▶ [Your goal]:
Which lines run from the first one up to and including the one with "colour = finish.blend(strip, colour, warm_strip)"? Print exactly those.
** start **
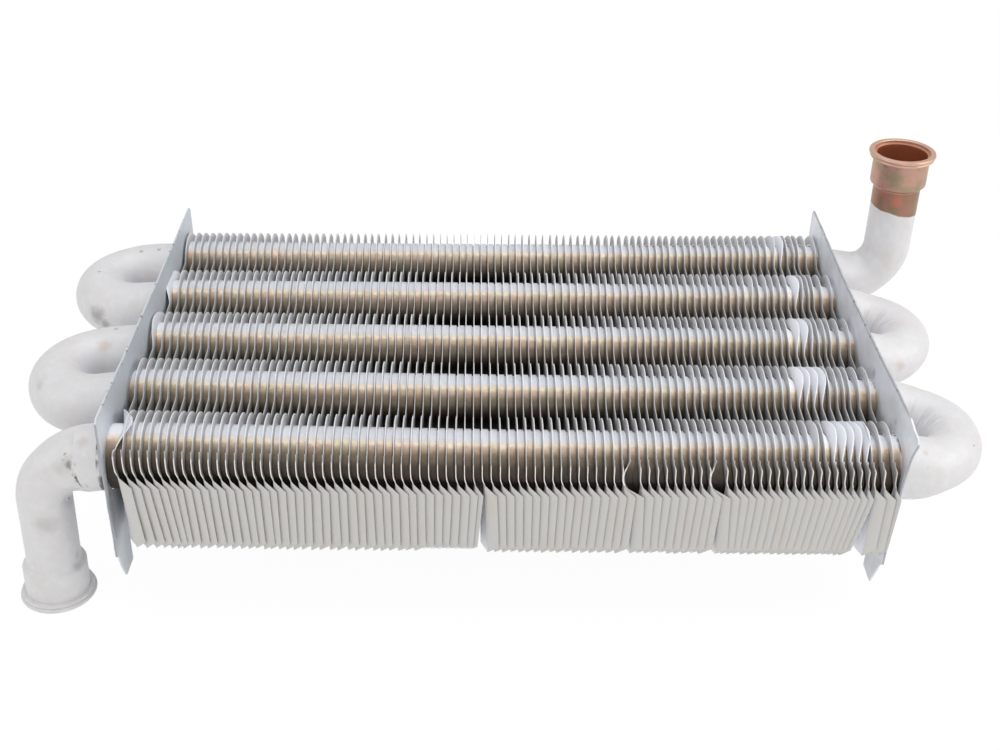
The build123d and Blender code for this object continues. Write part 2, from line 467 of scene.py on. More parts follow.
def make_fin_finish(colours):
    """The fins: paint on lobes, edges and strips, dusted collars round the tubes with painted highlight and
    shade, dark metal deep down that also paints the shade there, and painted light on lobes that face up and
    behind the strips.
    """
    finish, colour = silver_paint("fin_silver_paint", colours.fin_paint, colours.warm_metal, warm_share=0.12)
    away, angle, height = row_polar(finish)
    rough = finish.uneven(4 * MM, 3 * MM)
    out = finish.math("ABSOLUTE", finish.axes()["Y"])

    # The folded strips are warmer and cloudy
    strip = finish.rise(out, first_fin_high.y - 1.7 * MM, first_fin_high.y - 0.9 * MM)
    strip = finish.product(strip, finish.rise(height, 6 * MM, 3 * MM))
    cloudy = finish.rise(finish.cloud(6 * MM, 4, finish.stretched((1, 1, 0.35))), 0.5, 0.75)
    warm_strip = finish.blend(finish.product(cloudy, 0.25), colours.strip_paint, colours.warm_metal)
    colour = finish.blend(strip, colour, warm_strip)

    # Only what the spray reached is painted: lobes, edges, bottoms and the space behind the strips; the rest
    # keeps the dark metal colour, which also paints the shade deep between the fins
    lobe = finish.rise(finish.total(height, rough), 3 * MM, 10.5 * MM)
    edge = finish.rise(finish.total(out, finish.product(rough, 0.3)), 75.6 * MM, 76.9 * MM)
    bottom = finish.rise(height, -21.5 * MM, -24.5 * MM)
    low_end = finish.product(finish.rise(out, 62 * MM, 71 * MM), finish.rise(height, 4 * MM, -6 * MM))
    colour = finish.blend(finish.largest(lobe, edge, bottom, low_end), colours.deep_fin_metal_and_shade, colour)
    # Painted light: the sheet behind the strips, which little light reaches, is made pale
    painted_light_behind_strip = finish.math("SUBTRACT", low_end, strip, clamp=True)
    colour = finish.blend(painted_light_behind_strip, colour, colours.top_paint_and_light)

    # The lobes' rims are darker at their sides, and the bare front edges above the strips catch the light
    rim = finish.product(
        finish.rise(away, 13.6 * MM, 14.1 * MM), finish.rise(height, 12.5 * MM, 10 * MM),
        finish.rise(height, 7.5 * MM, 8.5 * MM), 0.6,
    )
    colour = finish.blend(rim, colour, shaded(colours.strip_paint, 0.7))
    front_edge = finish.product(
        edge, finish.rise(height, 0.5 * MM, 2 * MM), finish.rise(height, 8.5 * MM, 7.5 * MM)
    )
    colour = finish.blend(front_edge, colour, colours.lit_edge)

    # The lobes' tops take dust from above and painted light, and the lobes that were knocked over are painted
    # light on their upturned faces
    bright = finish.product(finish.rise(height, 10.5 * MM, 13.4 * MM), 0.55)
    knocked = finish.nodes.new("ShaderNodeAttribute")
    knocked.attribute_name = "knocked"
    bright = finish.largest(bright, knocked.outputs["Fac"])
    colour = finish.blend(bright, colour, colours.top_paint_and_light)

    # The collars take the tube's dusted colour, with its painted highlight and painted shade
    collar_colour, bare = tube_dust_highlight_and_shade(finish, angle, colours)
    collar = finish.rise(away, 11.15 * MM, 10.95 * MM)
    shine = finish.product(collar, bare)
    finish.give("Base Color", finish.blend(collar, colour, collar_colour))
    finish.give("Metallic", finish.total(0.12, finish.product(shine, 0.4)))
    finish.give("Roughness", finish.difference(0.5, finish.product(shine, 0.15)))
    return finish.material


def make_tube_finish(colours):
    """The tubes: dusted between the plates with a painted highlight and painted shade, painted all round
    outside them, with a painted shadow at each plate.
    """
    finish, colour = fitting_paint("tube_silver_paint", colours)
    x = finish.axes()["X"]
    hairpin_smudges = (
        (-147.6, 25.9, 54.9, 5), (-145, 24, 52, 3.5), (-138, 60.7, 62.6, 1.2), (-131.3, 61.6, 62.7, 1.2),
        (-150, 44.1, 63, 0.9), (-133.9, 0.4, 63, 1.1),
    )
    flux_stains = (
        (-152.6, -30.2, 59.9, 3), (-136.7, -6.7, 60.7, 3.5), (-128.5, -69.2, 61.6, 3), (-126, -71, 58, 2.5),
    )
    stub_soot = ((-130.5, -73, 57, 1.2), (-130, -73.4, 49.6, 1.6), (-129.5, -72.4, 46.8, 1.2))
    stub_lines = (
        ((-129.8, -68, 62), (-128.6, -73.8, 54), 0.5), ((-128.6, -73.8, 54), (-127.6, -73.8, 48), 0.5),
    )
    colour = finish.stains(colour, hairpin_smudges, colours.smudge, 0.6)
    colour = finish.stains(colour, flux_stains, colours.rust, 0.25)
    colour = finish.stains(colour, stub_soot, colours.soot, 0.7)
    colour = finish.streaks(colour, stub_lines, shaded(colours.soot, 3.5), 0.5)

    # Painted shadow on the tube where it leaves a plate, wider at the inlet's end
    past_plate = finish.difference(finish.math("ABSOLUTE", x), right_plate_high.x)
    width = finish.total(0.4 * MM, finish.product(finish.rise(x, 0, -1 * MM), 1.5 * MM))
    plate_contact_shadow = finish.rise(finish.difference(past_plate, width), 0.15 * MM, -0.15 * MM)
    plate_contact_shadow = finish.product(plate_contact_shadow, finish.rise(finish.cloud(7 * MM, 2), 0.38, 0.5), 0.85)
    colour = finish.blend(plate_contact_shadow, colour, colours.soot)

    after_left = finish.rise(x, left_plate_high.x - 1 * MM, left_plate_high.x)
    before_right = finish.rise(x, right_plate_low.x + 1 * MM, right_plate_low.x)
    # Between the plates the tubes take the dusted colour, with its painted highlight and painted shade
    dusted, _ = tube_dust_highlight_and_shade(finish, row_polar(finish)[1], colours)
    finish.give("Base Color", finish.blend(finish.product(after_left, before_right), colour, dusted))
    return finish.material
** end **
▶ [Answer for the task]:
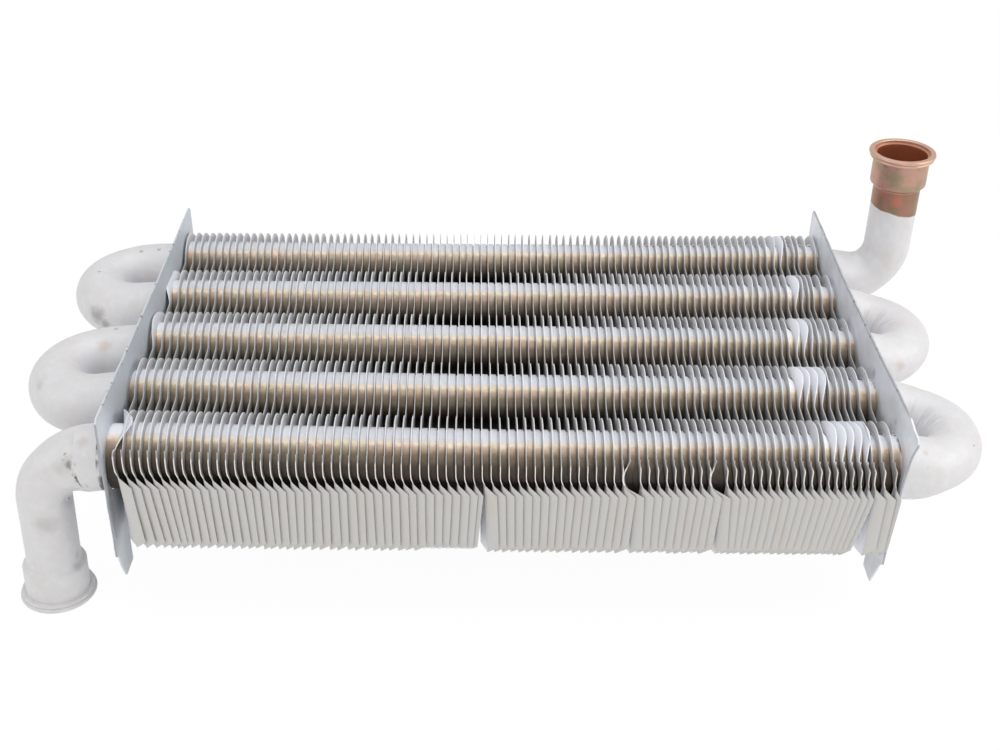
The build123d and Blender code for this object continues. Write part 2, from line 467 of scene.py on. More parts follow.
def make_fin_finish(colours):
    """The fins: paint on lobes, edges and strips, dusted collars round the tubes with painted highlight and
    shade, dark metal deep down that also paints the shade there, and painted light on lobes that face up and
    behind the strips.
    """
    finish, colour = silver_paint("fin_silver_paint", colours.fin_paint, colours.warm_metal, warm_share=0.12)
    away, angle, height = row_polar(finish)
    rough = finish.uneven(4 * MM, 3 * MM)
    out = finish.math("ABSOLUTE", finish.axes()["Y"])

    # The folded strips are warmer and cloudy
    strip = finish.rise(out, first_fin_high.y - 1.7 * MM, first_fin_high.y - 0.9 * MM)
    strip = finish.product(strip, finish.rise(height, 6 * MM, 3 * MM))
    cloudy = finish.rise(finish.cloud(6 * MM, 4, finish.stretched((1, 1, 0.35))), 0.5, 0.75)
    warm_strip = finish.blend(finish.product(cloudy, 0.25), colours.strip_paint, colours.warm_metal)
    colour = finish.blend(strip, colour, warm_strip)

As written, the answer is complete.